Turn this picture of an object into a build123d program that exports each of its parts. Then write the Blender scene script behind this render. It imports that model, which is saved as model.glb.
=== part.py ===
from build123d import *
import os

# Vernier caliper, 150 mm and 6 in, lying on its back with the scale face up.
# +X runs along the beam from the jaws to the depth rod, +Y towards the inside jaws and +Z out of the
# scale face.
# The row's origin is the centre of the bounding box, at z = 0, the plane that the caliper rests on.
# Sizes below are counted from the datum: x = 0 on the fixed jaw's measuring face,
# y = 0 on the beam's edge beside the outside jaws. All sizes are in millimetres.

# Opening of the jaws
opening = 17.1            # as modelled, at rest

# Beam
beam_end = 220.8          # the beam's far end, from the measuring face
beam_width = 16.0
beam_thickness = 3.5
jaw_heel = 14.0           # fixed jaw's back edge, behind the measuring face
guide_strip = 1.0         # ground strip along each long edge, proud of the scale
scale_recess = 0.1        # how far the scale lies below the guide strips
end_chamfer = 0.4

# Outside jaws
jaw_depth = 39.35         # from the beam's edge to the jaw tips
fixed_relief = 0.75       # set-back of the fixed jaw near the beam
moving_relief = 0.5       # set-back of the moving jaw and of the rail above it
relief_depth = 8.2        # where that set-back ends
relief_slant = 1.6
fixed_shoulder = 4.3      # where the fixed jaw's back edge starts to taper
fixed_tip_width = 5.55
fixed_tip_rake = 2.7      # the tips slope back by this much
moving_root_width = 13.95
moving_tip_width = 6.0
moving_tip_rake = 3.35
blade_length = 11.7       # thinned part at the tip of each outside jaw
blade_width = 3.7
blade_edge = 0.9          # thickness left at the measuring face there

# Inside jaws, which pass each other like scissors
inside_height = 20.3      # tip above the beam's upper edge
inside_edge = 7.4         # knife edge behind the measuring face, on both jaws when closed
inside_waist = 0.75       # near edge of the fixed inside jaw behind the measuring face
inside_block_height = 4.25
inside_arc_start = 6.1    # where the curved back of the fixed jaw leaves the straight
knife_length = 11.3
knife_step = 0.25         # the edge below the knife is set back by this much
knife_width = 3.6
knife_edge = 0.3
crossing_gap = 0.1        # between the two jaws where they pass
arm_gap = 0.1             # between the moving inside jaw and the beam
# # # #
The problem ▸ Print, unaltered, every line from the beginning of the material down to the line with "blade_edge = 0.9".

Correct response ▸
Turn this picture of an object into a build123d program that exports each of its parts. Then write the Blender scene script behind this render. It imports that model, which is saved as model.glb.
=== part.py ===
from build123d import *
import os

# Vernier caliper, 150 mm and 6 in, lying on its back with the scale face up.
# +X runs along the beam from the jaws to the depth rod, +Y towards the inside jaws and +Z out of the
# scale face.
# The row's origin is the centre of the bounding box, at z = 0, the plane that the caliper rests on.
# Sizes below are counted from the datum: x = 0 on the fixed jaw's measuring face,
# y = 0 on the beam's edge beside the outside jaws. All sizes are in millimetres.

# Opening of the jaws
opening = 17.1            # as modelled, at rest

# Beam
beam_end = 220.8          # the beam's far end, from the measuring face
beam_width = 16.0
beam_thickness = 3.5
jaw_heel = 14.0           # fixed jaw's back edge, behind the measuring face
guide_strip = 1.0         # ground strip along each long edge, proud of the scale
scale_recess = 0.1        # how far the scale lies below the guide strips
end_chamfer = 0.4

# Outside jaws
jaw_depth = 39.35         # from the beam's edge to the jaw tips
fixed_relief = 0.75       # set-back of the fixed jaw near the beam
moving_relief = 0.5       # set-back of the moving jaw and of the rail above it
relief_depth = 8.2        # where that set-back ends
relief_slant = 1.6
fixed_shoulder = 4.3      # where the fixed jaw's back edge starts to taper
fixed_tip_width = 5.55
fixed_tip_rake = 2.7      # the tips slope back by this much
moving_root_width = 13.95
moving_tip_width = 6.0
moving_tip_rake = 3.35
blade_length = 11.7       # thinned part at the tip of each outside jaw
blade_width = 3.7
blade_edge = 0.9          # thickness left at the measuring face there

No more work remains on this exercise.